We are on autopilot when we do something without thinking or with minimum effort. How many times have we interacted with others feeling distracted or even annoyed about having to spend precious time in those conversations?
According to Bauback Yeganeh, acting automatically can be our brain’s way to respond to so many demands. This is true for leaders that feel they are spread too thin. If being on automatic means doing more, there is a price to pay, and that is, not being present, not being authentic. During his executive programs, Dr. Yeganeh asks executives when does being on auto-pilot hinder their effectiveness? The answers seem to cluster around being halfway there, not utilizing all the resources available for meaningful work and interactions with others. Most of the time, being on autopilot leads to narrow thinking, limited perspectives, and biases that cloud perceptions about situations and people.
Why Being More Present Matters?
There is a direct correlation between a leader’s mindfulness and the wellbeing and performance of their teams. Likewise, a study by HBR surveyed more than 1,000 leaders revealed that having a more mindful presence increases employee engagement, improves the relationship, and translates into better results.
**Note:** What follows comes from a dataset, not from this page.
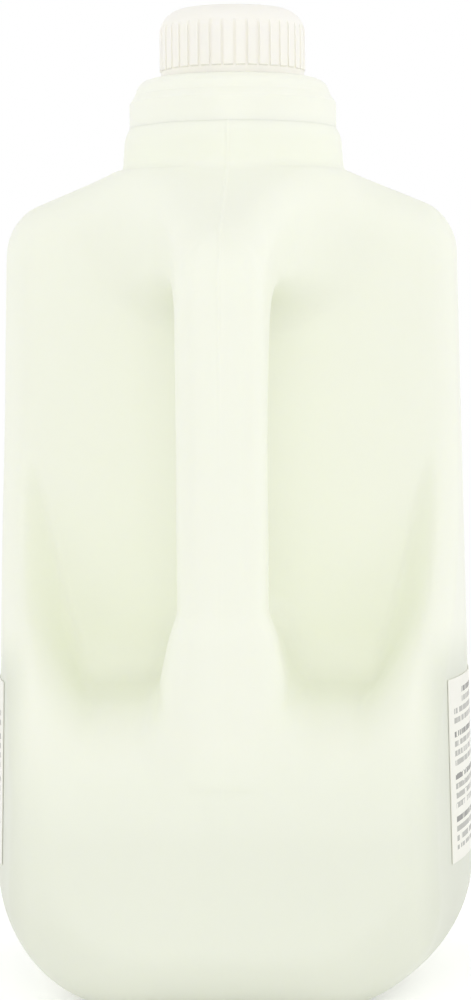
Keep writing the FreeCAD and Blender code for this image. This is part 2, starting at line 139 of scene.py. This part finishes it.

Being more mindfully present requires discipline and skill. It takes discipline to stay on task, not letting yourself be affected by nagging challenges or distracted by mental chatter. And it requires skill to have the cognitive ability to stay laser-focused and present.
“Being present becomes the cornerstone to getting the most out of every moment with each person”.
Studies in Leadership Presence had indicated that it is not attributed to business results or reflective of real qualities. Instead, it depends on how others evaluate you. Leadership presence is about impression management.
“As a leader, show up each day the way you want to be perceived”.
Why Is It So Difficult to Change?
Now what? Why do we struggle to change our habits and behaviors? Jumping into a major behavioral change, such as becoming more present in your daily interaction with others, may feel daunting.
Behavioral psychologists are finding that instead, making tiny, incremental adjustments to create muscle memory might produce the fastest and more sustainable results.
“Breaking routines to practice new behaviors requires a concentrated and strategic action”.
What Are Micro-Changes and Why They Matter?
Micro Changes are small acts in the desired direction delivered in five seconds or less. They require minimum effort and context having a positive impact on the observer.
What Micro-Changes Can Have a Macro Impact on Becoming a More Present Leader?
Do you want to be more present? Try these 5 micro-changes that are easy to implement. They will have a positive impact on your ability to stay present, even in your virtual meetings.
- Smiling to be more optimistic and approachable
- Adjusting your posture to engage more effectively in a meeting
- Maintaining eye contact in conversations to promote engagement and empathy
- Paraphrasing someone you are listening to increase social intelligence
- Adjusting your tone of voice to be more intentional
Why can these micro-changes have a great impact on your leadership?
Let’s take a quick look at each of them.
Smiling More: According to Neal Raman, you will become a better communicator when interjection smiles in your delivery. You will set the standard for more relaxed and encouraging work culture, projecting a more friendly and inclusive approach.
A Better Posture: Hougaard and Carter assert that small shifts in your posture embody more presence. For instance, the act of sitting up and opening up your arms has a positive effect on the chemistry of your brain. You will express more the qualities of confidence and increased focus, inclusion, and compassion.
Eye Contact: According to Carol Kinsey Goman, you will exude leadership presence when you can sustain your eye contact for 5 seconds while you keep a relaxed facial expression and an open posture. Eye contact promotes engagement and increases connection for greater empathy.
Paraphrasing: This micro-behavior involves using other words to reflect what the speaker has said. Paraphrasing shows you are listening and understanding what the speaker is saying. It is impossible to repeat what you just heard unless you are present.
Adjusting Your Tone of Voice: Emma Seppala refers to studies indicating that your voice can reveal more emotion than your face. Matching the speed, volume, and tone of your interlocutor can increase your connection and presence.
Implementing micro-changes to build more presence as a leader in a more effective way than pretending to make significant changes in a short period. To increase effectiveness, Bauback Yeganeh and Darren Good suggest to:
- Observe yourself in smaller slices of time during your interactions
- Identify scenarios for new actions
- Select the micro-actions that you want to practice
- Implement them
Using micro-actions consistently will help you become more mindful, disconnecting your automatic pilot to bring more presence, meaning, and impact to your daily interactions, even if they are video calls rather than face to face.